### What the task asks
Records follow. Select each line holding "data".

******************************

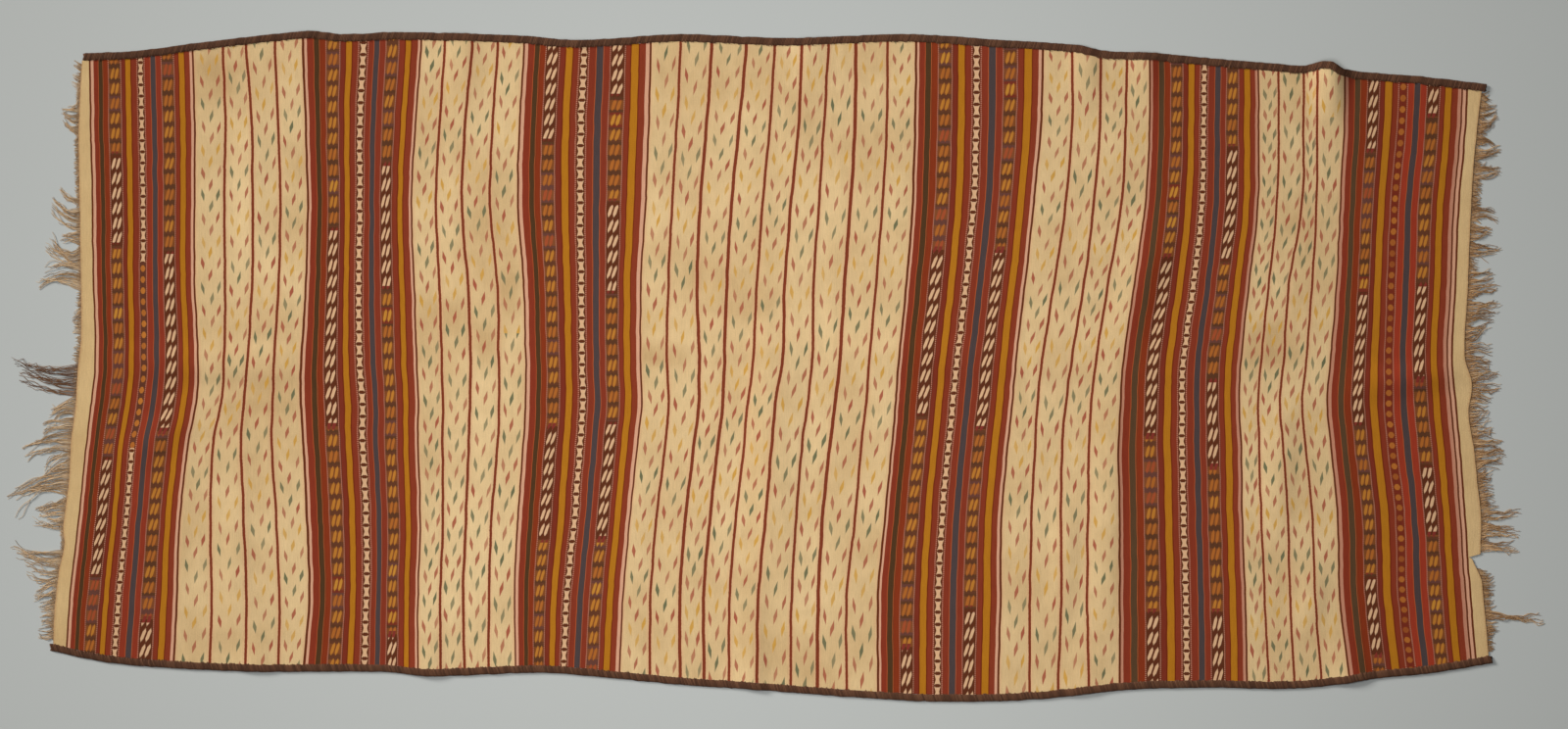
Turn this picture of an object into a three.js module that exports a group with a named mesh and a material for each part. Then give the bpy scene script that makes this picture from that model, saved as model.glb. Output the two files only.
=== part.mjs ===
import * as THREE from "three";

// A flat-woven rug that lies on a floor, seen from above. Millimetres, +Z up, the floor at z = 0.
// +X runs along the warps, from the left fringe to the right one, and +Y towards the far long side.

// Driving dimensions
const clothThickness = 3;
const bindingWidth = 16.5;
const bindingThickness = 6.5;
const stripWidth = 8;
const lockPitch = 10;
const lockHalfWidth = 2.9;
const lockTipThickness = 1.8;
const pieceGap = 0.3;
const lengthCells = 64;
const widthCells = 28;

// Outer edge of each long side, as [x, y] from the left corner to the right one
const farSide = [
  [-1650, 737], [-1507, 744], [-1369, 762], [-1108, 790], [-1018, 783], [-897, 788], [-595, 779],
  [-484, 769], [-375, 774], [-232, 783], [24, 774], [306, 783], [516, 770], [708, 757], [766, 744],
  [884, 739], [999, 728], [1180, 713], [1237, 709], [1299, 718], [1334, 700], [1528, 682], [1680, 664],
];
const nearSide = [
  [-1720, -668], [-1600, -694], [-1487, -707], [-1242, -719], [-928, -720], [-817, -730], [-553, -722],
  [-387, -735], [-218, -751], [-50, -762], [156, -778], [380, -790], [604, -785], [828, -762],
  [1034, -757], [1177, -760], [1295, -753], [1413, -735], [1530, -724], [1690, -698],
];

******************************

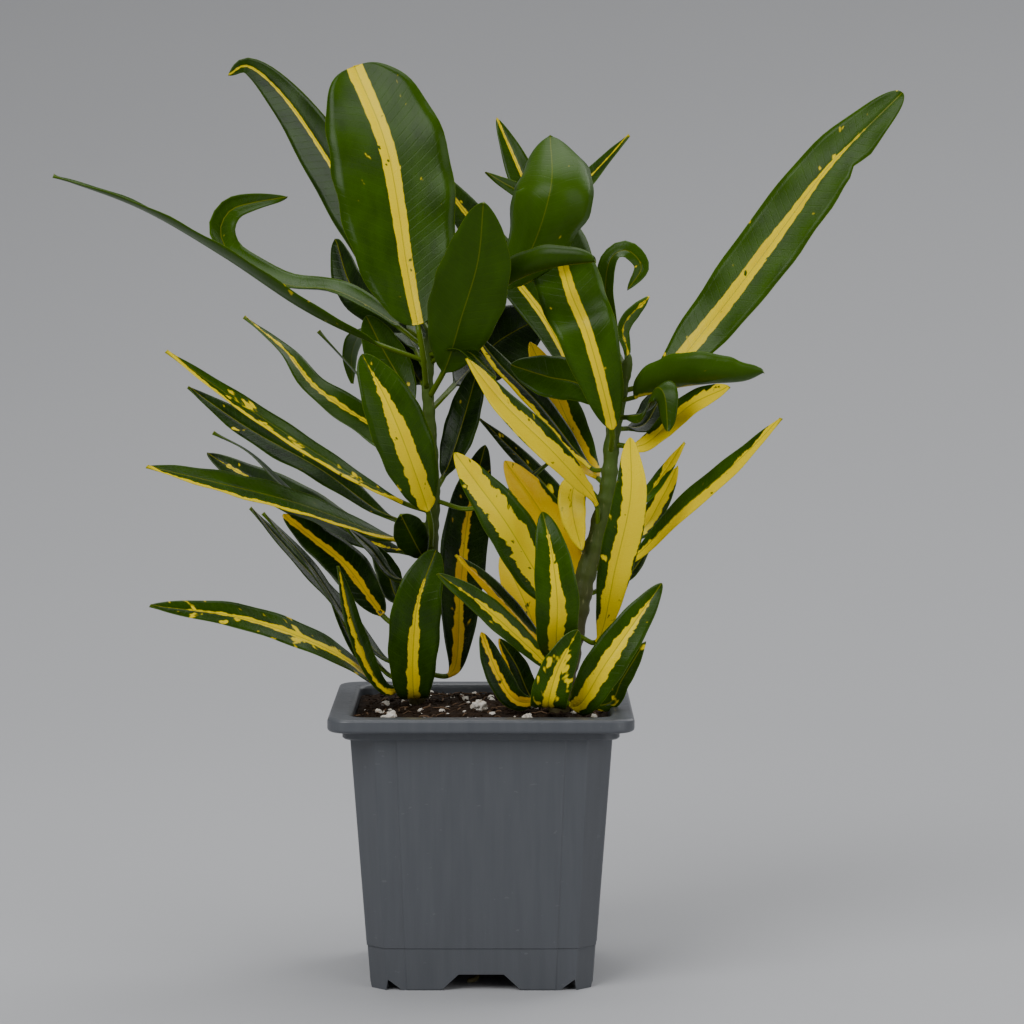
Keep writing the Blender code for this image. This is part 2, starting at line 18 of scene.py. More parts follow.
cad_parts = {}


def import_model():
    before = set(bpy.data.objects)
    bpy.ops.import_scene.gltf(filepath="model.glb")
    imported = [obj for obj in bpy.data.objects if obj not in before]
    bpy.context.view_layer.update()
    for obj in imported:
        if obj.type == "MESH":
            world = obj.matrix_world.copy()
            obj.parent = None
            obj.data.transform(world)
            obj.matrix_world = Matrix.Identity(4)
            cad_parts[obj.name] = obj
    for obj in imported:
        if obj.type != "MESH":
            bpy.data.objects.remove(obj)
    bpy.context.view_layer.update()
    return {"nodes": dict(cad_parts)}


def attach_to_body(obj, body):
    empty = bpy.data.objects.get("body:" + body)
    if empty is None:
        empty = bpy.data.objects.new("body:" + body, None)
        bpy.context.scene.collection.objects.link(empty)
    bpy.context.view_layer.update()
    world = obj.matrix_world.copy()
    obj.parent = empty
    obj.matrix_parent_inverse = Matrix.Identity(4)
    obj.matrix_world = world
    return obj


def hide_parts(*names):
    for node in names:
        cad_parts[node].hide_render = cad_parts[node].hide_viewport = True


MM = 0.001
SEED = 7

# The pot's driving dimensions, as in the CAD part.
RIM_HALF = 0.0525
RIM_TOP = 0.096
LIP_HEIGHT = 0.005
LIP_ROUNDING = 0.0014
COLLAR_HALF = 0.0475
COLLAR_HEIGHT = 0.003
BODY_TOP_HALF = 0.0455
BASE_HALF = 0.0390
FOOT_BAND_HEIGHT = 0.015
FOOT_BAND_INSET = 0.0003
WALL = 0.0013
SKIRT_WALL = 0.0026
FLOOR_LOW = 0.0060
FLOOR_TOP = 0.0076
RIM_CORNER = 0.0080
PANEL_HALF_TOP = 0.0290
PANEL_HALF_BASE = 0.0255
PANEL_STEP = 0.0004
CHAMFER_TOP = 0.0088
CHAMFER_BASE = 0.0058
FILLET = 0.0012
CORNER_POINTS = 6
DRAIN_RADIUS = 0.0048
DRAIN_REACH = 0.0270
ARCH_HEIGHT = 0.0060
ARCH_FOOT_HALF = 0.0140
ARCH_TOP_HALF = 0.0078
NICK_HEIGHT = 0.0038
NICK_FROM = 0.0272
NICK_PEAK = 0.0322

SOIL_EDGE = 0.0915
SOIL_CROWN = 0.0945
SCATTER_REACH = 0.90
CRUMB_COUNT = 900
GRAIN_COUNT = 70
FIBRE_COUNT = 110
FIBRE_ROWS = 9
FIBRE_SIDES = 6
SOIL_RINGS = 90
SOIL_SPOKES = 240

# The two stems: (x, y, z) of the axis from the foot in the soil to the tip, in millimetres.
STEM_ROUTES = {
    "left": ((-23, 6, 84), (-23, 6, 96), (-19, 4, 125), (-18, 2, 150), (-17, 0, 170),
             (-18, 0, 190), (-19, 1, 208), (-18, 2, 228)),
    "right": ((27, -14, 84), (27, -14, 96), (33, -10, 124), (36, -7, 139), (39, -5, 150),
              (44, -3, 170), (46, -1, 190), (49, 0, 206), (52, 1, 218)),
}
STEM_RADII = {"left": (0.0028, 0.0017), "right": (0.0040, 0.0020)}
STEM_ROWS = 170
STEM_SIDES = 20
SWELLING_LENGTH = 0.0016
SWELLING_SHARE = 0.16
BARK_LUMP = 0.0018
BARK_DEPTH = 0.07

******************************

### Completed task
    before = set(bpy.data.objects)
    imported = [obj for obj in bpy.data.objects if obj not in before]
            obj.data.transform(world)
            bpy.data.objects.remove(obj)
    empty = bpy.data.objects.get("body:" + body)
        empty = bpy.data.objects.new("body:" + body, None)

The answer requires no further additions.